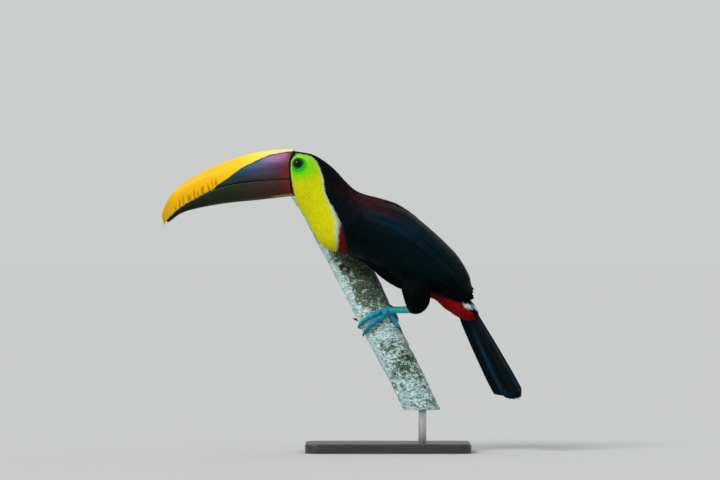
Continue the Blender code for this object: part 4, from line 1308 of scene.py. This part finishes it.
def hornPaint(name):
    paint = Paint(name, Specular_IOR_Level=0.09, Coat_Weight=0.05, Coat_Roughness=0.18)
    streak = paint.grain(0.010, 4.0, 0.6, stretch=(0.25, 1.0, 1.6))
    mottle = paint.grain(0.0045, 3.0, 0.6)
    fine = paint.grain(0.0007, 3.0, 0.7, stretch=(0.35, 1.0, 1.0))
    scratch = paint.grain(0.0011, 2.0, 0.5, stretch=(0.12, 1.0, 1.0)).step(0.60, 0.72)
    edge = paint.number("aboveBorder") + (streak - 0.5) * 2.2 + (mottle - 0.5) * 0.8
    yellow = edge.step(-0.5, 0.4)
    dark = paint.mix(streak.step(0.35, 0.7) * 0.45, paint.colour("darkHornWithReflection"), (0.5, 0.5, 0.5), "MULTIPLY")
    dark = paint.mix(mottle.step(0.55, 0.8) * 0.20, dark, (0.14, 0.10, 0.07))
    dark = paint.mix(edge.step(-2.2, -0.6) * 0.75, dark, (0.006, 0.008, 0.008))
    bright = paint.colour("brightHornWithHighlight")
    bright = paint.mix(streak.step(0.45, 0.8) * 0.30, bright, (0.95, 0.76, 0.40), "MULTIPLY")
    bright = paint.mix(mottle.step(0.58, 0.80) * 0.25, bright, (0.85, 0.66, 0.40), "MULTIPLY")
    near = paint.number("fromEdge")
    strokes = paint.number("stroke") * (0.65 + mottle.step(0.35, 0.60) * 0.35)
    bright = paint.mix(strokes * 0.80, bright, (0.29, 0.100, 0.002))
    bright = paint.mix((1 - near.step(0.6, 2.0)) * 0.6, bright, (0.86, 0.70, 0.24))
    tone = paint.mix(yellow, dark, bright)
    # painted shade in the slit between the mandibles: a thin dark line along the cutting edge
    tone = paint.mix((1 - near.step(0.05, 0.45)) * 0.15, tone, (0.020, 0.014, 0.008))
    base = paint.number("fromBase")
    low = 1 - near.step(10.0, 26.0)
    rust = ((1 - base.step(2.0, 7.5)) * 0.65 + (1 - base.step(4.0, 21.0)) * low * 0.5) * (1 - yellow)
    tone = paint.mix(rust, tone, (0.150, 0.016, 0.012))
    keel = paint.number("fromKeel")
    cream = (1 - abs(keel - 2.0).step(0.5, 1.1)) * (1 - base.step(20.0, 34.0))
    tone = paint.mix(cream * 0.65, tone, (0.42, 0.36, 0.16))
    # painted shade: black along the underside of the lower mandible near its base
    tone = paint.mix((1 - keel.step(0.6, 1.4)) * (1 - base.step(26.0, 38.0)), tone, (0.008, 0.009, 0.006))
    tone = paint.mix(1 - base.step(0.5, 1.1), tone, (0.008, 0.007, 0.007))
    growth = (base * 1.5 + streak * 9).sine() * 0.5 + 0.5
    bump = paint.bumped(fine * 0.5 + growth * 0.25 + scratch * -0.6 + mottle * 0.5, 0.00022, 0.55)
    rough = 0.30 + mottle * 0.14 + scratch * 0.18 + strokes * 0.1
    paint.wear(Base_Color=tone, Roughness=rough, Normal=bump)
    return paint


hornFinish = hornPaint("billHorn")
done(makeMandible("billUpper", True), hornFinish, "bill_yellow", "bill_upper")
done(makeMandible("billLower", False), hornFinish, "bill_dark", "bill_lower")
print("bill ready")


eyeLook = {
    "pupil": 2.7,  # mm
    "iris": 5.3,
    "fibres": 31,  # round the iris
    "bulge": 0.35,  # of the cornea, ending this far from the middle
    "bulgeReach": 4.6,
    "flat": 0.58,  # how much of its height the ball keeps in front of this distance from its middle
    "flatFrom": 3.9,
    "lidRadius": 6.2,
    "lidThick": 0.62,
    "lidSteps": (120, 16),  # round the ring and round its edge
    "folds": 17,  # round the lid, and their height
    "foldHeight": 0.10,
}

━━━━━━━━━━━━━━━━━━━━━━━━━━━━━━

== Exercise objective ==
Set down every line of the listing above again, exactly as given.

== Answer in full ==
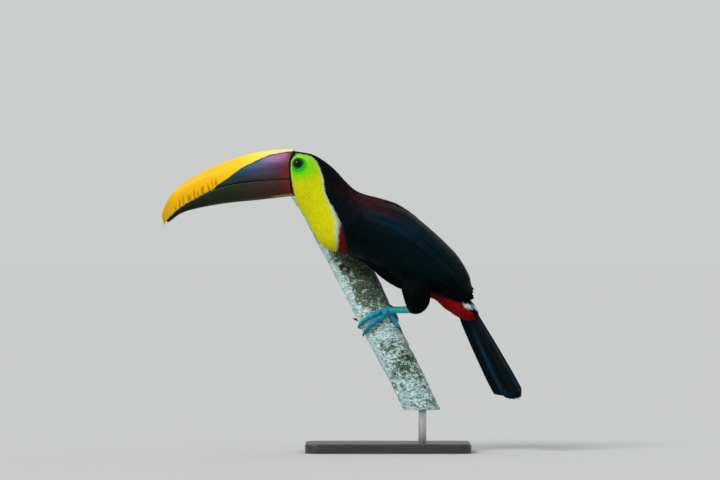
Continue the Blender code for this object: part 4, from line 1308 of scene.py. This part finishes it.
def hornPaint(name):
    paint = Paint(name, Specular_IOR_Level=0.09, Coat_Weight=0.05, Coat_Roughness=0.18)
    streak = paint.grain(0.010, 4.0, 0.6, stretch=(0.25, 1.0, 1.6))
    mottle = paint.grain(0.0045, 3.0, 0.6)
    fine = paint.grain(0.0007, 3.0, 0.7, stretch=(0.35, 1.0, 1.0))
    scratch = paint.grain(0.0011, 2.0, 0.5, stretch=(0.12, 1.0, 1.0)).step(0.60, 0.72)
    edge = paint.number("aboveBorder") + (streak - 0.5) * 2.2 + (mottle - 0.5) * 0.8
    yellow = edge.step(-0.5, 0.4)
    dark = paint.mix(streak.step(0.35, 0.7) * 0.45, paint.colour("darkHornWithReflection"), (0.5, 0.5, 0.5), "MULTIPLY")
    dark = paint.mix(mottle.step(0.55, 0.8) * 0.20, dark, (0.14, 0.10, 0.07))
    dark = paint.mix(edge.step(-2.2, -0.6) * 0.75, dark, (0.006, 0.008, 0.008))
    bright = paint.colour("brightHornWithHighlight")
    bright = paint.mix(streak.step(0.45, 0.8) * 0.30, bright, (0.95, 0.76, 0.40), "MULTIPLY")
    bright = paint.mix(mottle.step(0.58, 0.80) * 0.25, bright, (0.85, 0.66, 0.40), "MULTIPLY")
    near = paint.number("fromEdge")
    strokes = paint.number("stroke") * (0.65 + mottle.step(0.35, 0.60) * 0.35)
    bright = paint.mix(strokes * 0.80, bright, (0.29, 0.100, 0.002))
    bright = paint.mix((1 - near.step(0.6, 2.0)) * 0.6, bright, (0.86, 0.70, 0.24))
    tone = paint.mix(yellow, dark, bright)
    # painted shade in the slit between the mandibles: a thin dark line along the cutting edge
    tone = paint.mix((1 - near.step(0.05, 0.45)) * 0.15, tone, (0.020, 0.014, 0.008))
    base = paint.number("fromBase")
    low = 1 - near.step(10.0, 26.0)
    rust = ((1 - base.step(2.0, 7.5)) * 0.65 + (1 - base.step(4.0, 21.0)) * low * 0.5) * (1 - yellow)
    tone = paint.mix(rust, tone, (0.150, 0.016, 0.012))
    keel = paint.number("fromKeel")
    cream = (1 - abs(keel - 2.0).step(0.5, 1.1)) * (1 - base.step(20.0, 34.0))
    tone = paint.mix(cream * 0.65, tone, (0.42, 0.36, 0.16))
    # painted shade: black along the underside of the lower mandible near its base
    tone = paint.mix((1 - keel.step(0.6, 1.4)) * (1 - base.step(26.0, 38.0)), tone, (0.008, 0.009, 0.006))
    tone = paint.mix(1 - base.step(0.5, 1.1), tone, (0.008, 0.007, 0.007))
    growth = (base * 1.5 + streak * 9).sine() * 0.5 + 0.5
    bump = paint.bumped(fine * 0.5 + growth * 0.25 + scratch * -0.6 + mottle * 0.5, 0.00022, 0.55)
    rough = 0.30 + mottle * 0.14 + scratch * 0.18 + strokes * 0.1
    paint.wear(Base_Color=tone, Roughness=rough, Normal=bump)
    return paint


hornFinish = hornPaint("billHorn")
done(makeMandible("billUpper", True), hornFinish, "bill_yellow", "bill_upper")
done(makeMandible("billLower", False), hornFinish, "bill_dark", "bill_lower")
print("bill ready")


eyeLook = {
    "pupil": 2.7,  # mm
    "iris": 5.3,
    "fibres": 31,  # round the iris
    "bulge": 0.35,  # of the cornea, ending this far from the middle
    "bulgeReach": 4.6,
    "flat": 0.58,  # how much of its height the ball keeps in front of this distance from its middle
    "flatFrom": 3.9,
    "lidRadius": 6.2,
    "lidThick": 0.62,
    "lidSteps": (120, 16),  # round the ring and round its edge
    "folds": 17,  # round the lid, and their height
    "foldHeight": 0.10,
}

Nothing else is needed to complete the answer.